The story of Logan is the swan song of Wolverine as we’ve known him since 2000′s X-Men debuted at the theaters. He’s held the role and done well for the character, despite some pretty bad movies that have been released starring the mutant characters.

In Logan, our two remaining heroes are just trying to eek by as something has happened in the past, which is referred to several times, but never explained, and seemingly eliminated all mutants. No new mutants have been born in over 10 years. Then a little girl shows up who displays the same abilities as Logan, himself.

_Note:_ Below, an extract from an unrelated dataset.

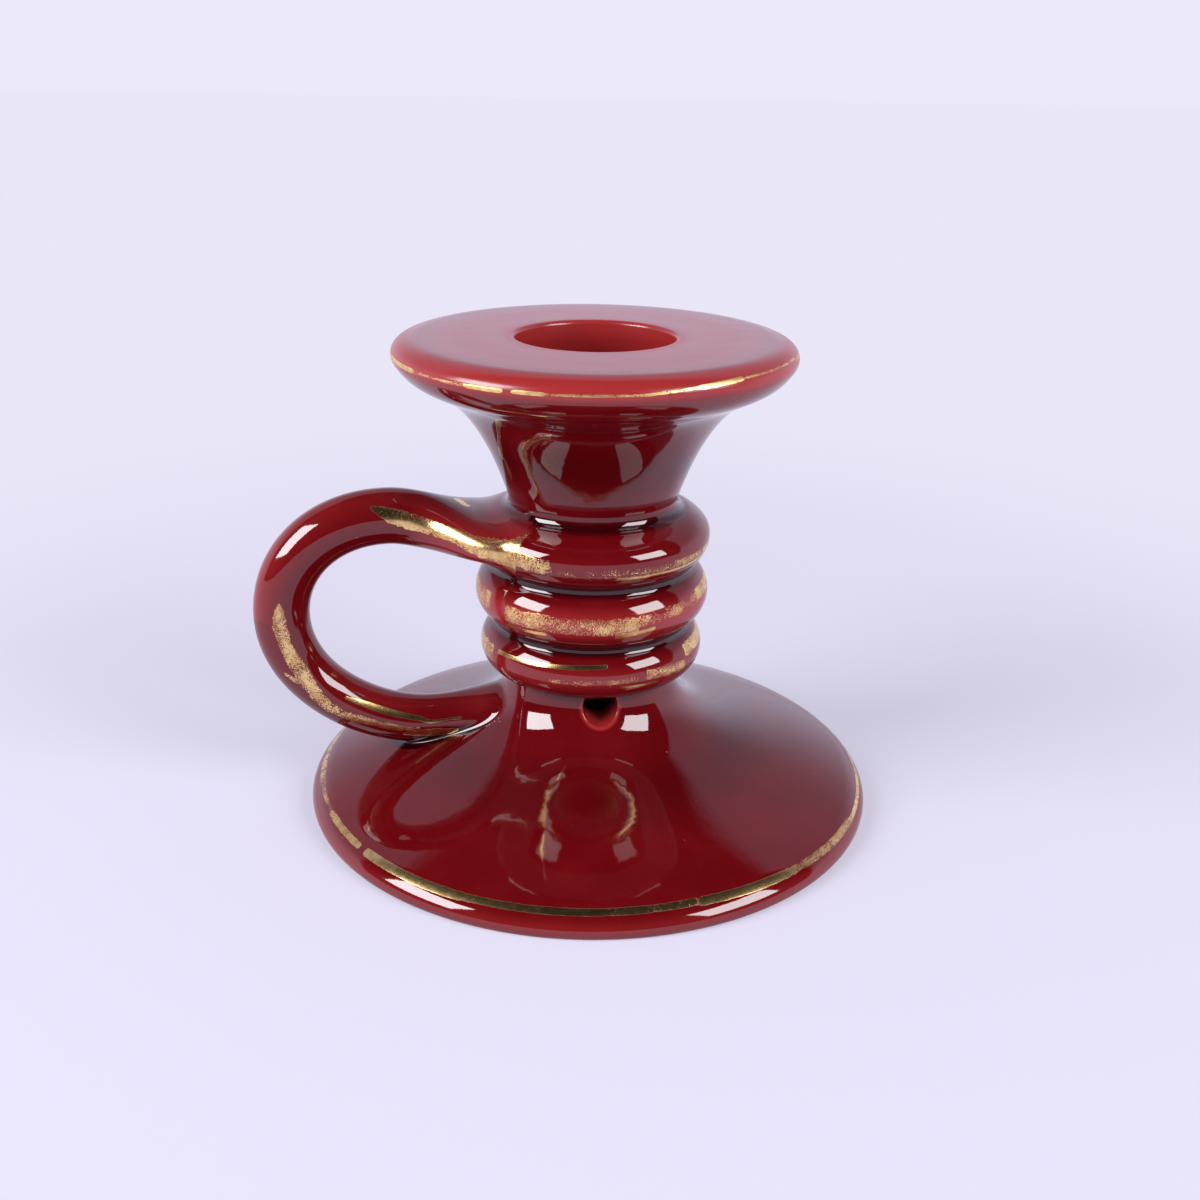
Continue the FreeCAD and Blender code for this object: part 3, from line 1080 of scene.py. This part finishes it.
def glaze_colour(thin, thick, cloud, mottle, dots):
    """The red by its depth, with pale clouds and mottling and with pink specks."""
    red = thin.mix(thick.mix(DEEP_RED, POOLED_RED), THIN_RED)
    pale = cloud.rise(0.35, 0.75) * CLOUDS_LIGHTEN + mottle.rise(0.55, 0.8) * MOTTLE_LIGHTENS
    red = (pale * (1 - thick)).mix(red, THIN_RED)
    return (dots * 0.8).mix(red, SPECK_PINK)


print("roughness", ROUGHNESS, "ripple", RIPPLE)

# %% [markdown]
# ## Worn gold
# Three noises wear the strokes. A fine one makes their edges ragged, more so on a worn
# stroke. A finer one leaves the gold in grains, and a broad one decides where many grains
# are gone.

# %% Gold that is left
def gold_left(start, rubbed):
    """1 where gold is left, and 0 where a stroke ends or is rubbed away."""
    gilt = attribute(start, "gilt")
    worn = attribute(start, "worn")
    ragged = noise(start, size=0.55, detail=4.0, offset=0.7)
    patches = noise(start, size=2.6, detail=3.0, offset=0.9)
    edge = (gilt + (ragged - 0.5) * (worn + 0.15) * 1.3).rise(0.04, 0.12)
    loss = worn + (patches - 0.5) * 0.7
    kept = (rubbed + gilt * 0.1 - loss * 0.75).rise(0.16, 0.22)
    return edge * kept


# %% [markdown]
# ## Red glaze with gold lustre
# The colour changes with the glaze's thickness and carries pinholes and dust specks. The
# surface ripples by a few hundredths of a millimetre, which shows in the reflections. The
# gold is metal where it is whole. The foot ring was wiped clean before the firing, so its
# underside is bare clay.

# %% Glaze material
def glaze_material():
    material, start = new_material("red_glaze_and_gold")
    pool = attribute(start, "pool")
    thin = (0 - pool).rise(0.05, 1.0)
    thick = pool.rise(0.05, 1.0)
    cloud = noise(start, size=9.0, detail=3.0)
    mottle = noise(start, size=0.9, detail=3.0, offset=0.3)
    rubbed = noise(start, size=0.16, detail=2.0, offset=0.5)
    dots = specks(start, spacing=3.1, size=0.13, share=0.35)
    lustre = gold_left(start, rubbed)
    brown = noise(start, size=1.3, detail=3.0, offset=0.2).rise(0.35, 0.65) * 0.5
    red = glaze_colour(thin, thick, cloud, mottle, dots)
    colour = lustre.mix(red, brown.mix(GOLD, GOLD_BROWN))

    coordinates = start.node("ShaderNodeTexCoord", {}, {}, "Object")
    height = start.node("ShaderNodeSeparateXYZ", {}, {0: coordinates}, 2) / MM
    bare = 1 - (height + (mottle - 0.5) * 0.2).rise(BARE_LOW, BARE_HIGH)
    colour = bare.mix(colour, CLAY)

    roughness = ROUGHNESS["glaze"] + thin * thin * ROUGHNESS["thin"]
    roughness = roughness + bare * ROUGHNESS["bare"] + dots * ROUGHNESS["speck"]
    roughness = roughness + lustre * (ROUGHNESS["gold"] + rubbed * ROUGHNESS["rubbed"])

    ripple = (cloud - 0.5) * RIPPLE["cloud"] + (mottle - 0.5) * RIPPLE["mottle"]
    ripple = ripple - dots * RIPPLE["speck"] + lustre * RIPPLE["gold"]
    bump = start.node("ShaderNodeBump", {}, {"Height": ripple, "Distance": MM, "Strength": 1.0})
    shader = start.node(
        "ShaderNodeBsdfPrincipled", {},
        {
            "Base Color": colour, "Metallic": lustre, "Roughness": roughness,
            "IOR": GLAZE_IOR, "Normal": bump,
        },
    )
    surfaced(start, shader)
    return material


red_glaze = glaze_material()
print(red_glaze.name, len(red_glaze.node_tree.nodes), "nodes")

# %% [markdown]
# ## Bare clay
# Inside the stem the clay was never glazed. It is matt and buff, with a fine grain. The
# CAD's own tube shows there, so only its material is new.

# %% Clay material
def clay_material():
    material, start = new_material("bare_clay_inside")
    grain = noise(start, size=0.4, detail=4.0)
    cloud = noise(start, size=6.0)
    tone = (grain * 0.5 + cloud * 0.5).rise(0.3, 0.7)
    colour = tone.mix(CLAY, PALE_CLAY)
    bump = start.node("ShaderNodeBump", {}, {"Height": grain * 0.05, "Distance": MM})
    shader = start.node(
        "ShaderNodeBsdfPrincipled", {},
        {"Base Color": colour, "Roughness": 0.75 + grain * 0.15, "Normal": bump},
    )
    surfaced(start, shader)
    return material


bare_clay = clay_material()
stem_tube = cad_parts["stem_tube"]
stem_tube.data.materials.clear()
stem_tube.data.materials.append(bare_clay)
print(bare_clay.name, len(bare_clay.node_tree.nodes), "nodes")

# %% [markdown]
# ## Telling the frame
# Every new piece stands for one CAD node and rides on the part's only body. The CAD nodes
# keep their collision shapes, and only their looks are replaced.

# %% Ride and replace
pieces = {
    "base_bell": base_bell, "drip_pan": drip_pan, "candle_socket": candle_socket,
    "finger_loop": finger_loop, **dict(zip(COIL_NODES, coils)),
}
for node, piece in pieces.items():
    piece.data.materials.append(red_glaze)
    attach(piece, "root")
    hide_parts(node)
print(len(pieces), "pieces replace their CAD nodes")

# %% [markdown]
# ## Floor
# The photo was taken on pale lavender paper. Close to the object the floor is lit paper,
# which takes its shadow. Further off it changes over to an even glow for the camera and
# for reflections, so no edge or horizon shows. Under the foot it stays dark, so that the
# vent does too.

# %% Floor
PAPER = (0.655, 0.63, 0.75, 1)
FAR_PAPER = (0.83, 0.805, 0.955, 1)
FLOOR_SIZE = 4.0
GLOW = 0.985
# Share of the glow close to the foot, and the distances between which the rest comes in.
NEAR_GLOW = 0.4
FADE_START = 0.06
FADE_END = 0.26
FOOT_EDGE = FOOT_RADIUS * MM

floor_mesh = bmesh.new()
bmesh.ops.create_grid(floor_mesh, x_segments=1, y_segments=1, size=FLOOR_SIZE)
floor_data = bpy.data.meshes.new("paper_floor")
floor_mesh.to_mesh(floor_data)
floor_mesh.free()
floor = bpy.data.objects.new("paper_floor", floor_data)
bpy.context.scene.collection.objects.link(floor)
paper, start = new_material("lavender_paper")
coordinates = start.node("ShaderNodeTexCoord", {}, {}, "Object")
distance = start.node("ShaderNodeVectorMath", {"operation": "LENGTH"}, {0: coordinates}, "Value")
outside = distance.rise(FOOT_EDGE - MM, FOOT_EDGE)
camera_ray = start.node("ShaderNodeLightPath", {}, {}, "Is Camera Ray")
glossy_ray = start.node("ShaderNodeLightPath", {}, {}, "Is Glossy Ray")
seen = start.math("MINIMUM", camera_ray + glossy_ray, 1.0)
glowing = distance.rise(FADE_START, FADE_END) * (1 - NEAR_GLOW) + outside * NEAR_GLOW
lit = start.node("ShaderNodeBsdfDiffuse", {}, {"Color": PAPER})
far = start.node("ShaderNodeEmission", {}, {"Color": FAR_PAPER, "Strength": GLOW})
mixed = start.node("ShaderNodeMixShader", {}, {0: glowing * seen, 1: lit, 2: far})
surfaced(start, mixed)
floor.data.materials.append(paper)
print(floor.name, "fades from", FADE_START, "to", FADE_END, "m")

# %% [markdown]
# ## The room that the glaze mirrors
# A gloss glaze is only as good as what it mirrors. Behind and beside the object stands pale
# paper, which leans back and dims towards its top. In front and overhead the room is dark,
# which gives the deep reds. Real sheets of paper could be modelled, but the world does the
# same with a few sums. Matt surfaces get an even light, and the camera sees plain paper.

# %% World
AMBIENT = 0.42
ROOM_COLOUR = (0.80, 0.78, 0.98, 1)
# How bright the paper is low down and high up, and how bright the dark part is.
ROOM_LOW = 1.1
ROOM_HIGH = 0.55
ROOM_DARK = 0.012
# The paper's lean, and where its front edge, its top and its dimming start and end.
SHEET_LEAN = 0.36
SHEET_EDGE = (-0.03, 0.03)
SHEET_TOP = (0.77, 0.83)
SHEET_DIMS = (0.12, 0.5)
VIEW_TURN = -6.8

world = bpy.data.worlds.new("paper_room")
world.use_nodes = True
world.node_tree.nodes.clear()
bpy.context.scene.world = world
start = Wire(world.node_tree)
generated = start.node("ShaderNodeTexCoord", {}, {}, "Generated")
direction = start.node(
    "ShaderNodeMapping", {}, {"Vector": generated, "Rotation": (0, 0, -math.radians(VIEW_TURN))}
)
depth = start.node("ShaderNodeSeparateXYZ", {}, {0: direction}, 1)
lift = start.node("ShaderNodeSeparateXYZ", {}, {0: direction}, 2)
behind = (depth - lift * SHEET_LEAN).rise(*SHEET_EDGE)
below_top = 1 - lift.rise(*SHEET_TOP)
level = ROOM_LOW - lift.rise(*SHEET_DIMS) * (ROOM_LOW - ROOM_HIGH)
brightest = ROOM_LOW + ROOM_DARK
room = (behind * below_top * level + ROOM_DARK) / brightest
camera_ray = start.node("ShaderNodeLightPath", {}, {}, "Is Camera Ray")
glossy_ray = start.node("ShaderNodeLightPath", {}, {}, "Is Glossy Ray")
ambient = start.node("ShaderNodeBackground", {}, {"Color": FAR_PAPER, "Strength": AMBIENT})
black = start.node("ShaderNodeBackground", {}, {"Color": ROOM_COLOUR, "Strength": 0.0})
white = start.node("ShaderNodeBackground", {}, {"Color": ROOM_COLOUR, "Strength": brightest})
mirrored = start.node("ShaderNodeMixShader", {}, {0: room, 1: black, 2: white})
plain = start.node("ShaderNodeBackground", {}, {"Color": FAR_PAPER, "Strength": 1.0})
glossy = start.node("ShaderNodeMixShader", {}, {0: glossy_ray, 1: ambient, 2: mirrored})
both = start.node("ShaderNodeMixShader", {}, {0: camera_ray, 1: glossy, 2: plain})
world_output = world.node_tree.nodes.new("ShaderNodeOutputWorld")
world.node_tree.links.new(both.socket, world_output.inputs["Surface"])
print(world.name, len(world.node_tree.nodes), "nodes")

# %% [markdown]
# ## Soft boxes
# Two rectangular soft boxes stand in front, one at each side. Their angles come from the
# highlights on the coils, which have straight sides in the photo. Area lights with a
# rectangle's shape give those highlights, and light the object as well.

# %% Soft boxes
# Angle from straight in front, towards the right, then height angle and brightness.
SOFT_BOXES = (("soft_box_left", -72, 27, 15.0), ("soft_box_right", 53, 27, 11.5))
BOX_DISTANCE = 0.8
BOX_WIDTH = 0.42
BOX_HEIGHT = 0.36
BOX_COLOUR = (0.96, 0.965, 1.0)
AIM = Vector((0, 0, 0.03))

for name, turn, lift_angle, radiance in SOFT_BOXES:
    lamp = bpy.data.lights.new(name, "AREA")
    lamp.shape = "RECTANGLE"
    lamp.color = BOX_COLOUR
    lamp.size = BOX_WIDTH
    lamp.size_y = BOX_HEIGHT
    lamp.energy = radiance * math.pi * BOX_WIDTH * BOX_HEIGHT
    holder = bpy.data.objects.new(name, lamp)
    bpy.context.scene.collection.objects.link(holder)
    turned_by = math.radians(turn)
    raised = math.radians(lift_angle)
    flat = math.cos(raised)
    way = Vector((math.sin(turned_by) * flat, -math.cos(turned_by) * flat, math.sin(raised)))
    holder.location = AIM + way * BOX_DISTANCE
    holder.rotation_euler = way.to_track_quat("Z", "Y").to_euler()
    print(name, [round(value, 3) for value in holder.location])

# %% [markdown]
# ## Camera
# The camera's place was worked out from the photo's outlines: it looks 22 degrees down from
# about 20 cm away, and leans by a degree.

# %% Camera
CAMERA_AWAY = 200.0
CAMERA_HEIGHT = 113.3
CAMERA_PITCH = 22.01
CAMERA_PAN = -0.395
CAMERA_ROLL = 1.035
LENS = 40.25
SENSOR = 36.0
NEAREST = 0.01

camera_data = bpy.data.cameras.new("camera")
camera_data.lens = LENS
camera_data.sensor_width = SENSOR
camera_data.clip_start = NEAREST
camera = bpy.data.objects.new("camera", camera_data)
bpy.context.scene.collection.objects.link(camera)
turn = math.radians(VIEW_TURN)
place = Vector((math.sin(turn) * CAMERA_AWAY, -math.cos(turn) * CAMERA_AWAY, CAMERA_HEIGHT))
camera.matrix_world = (
    Matrix.Translation(place * MM)
    @ Matrix.Rotation(math.radians(CAMERA_PAN) + turn, 4, "Z")
    @ Matrix.Rotation(math.radians(90 - CAMERA_PITCH), 4, "X")
    @ Matrix.Rotation(math.radians(CAMERA_ROLL), 4, "Z")
)
bpy.context.scene.camera = camera
bpy.context.scene.view_settings.view_transform = "Standard"
print("camera", [round(value, 4) for value in camera.matrix_world.translation])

The movie is awesome. All the online hype is well deserved as the director, who is also the writer, seemed to be given full control on what he brought to the screen. Story is great, acting is top notch, action is brutal and doesn’t pull any punches or fake cutaways. If I say anything negative, it’ll be that the only thing that really drew me out of the film was all the language. I believe it’s the fact that we have been handed these subpar films with PG-13 ratings and mild profanity, but Logan is a hard R for violence, gore and language. Hearing Prof. X string along a series of F-bombs while describing a situation is way out there, in my mind, and it was uncomfortable for me to hear, personally. Yet, oddly enough, I wasn’t bothered a bit by the violence and gore. That seemed perfectly fitting for a character that has metal coated bone claws that shoot out of his knuckles.

Logan deserves all the attention it’s getting. It raised the bar for all future X-Men movies going forward. They should only hope to reach this level of quality. One of the few movies I’ve been to where the theater cheered, laughed, and even cried.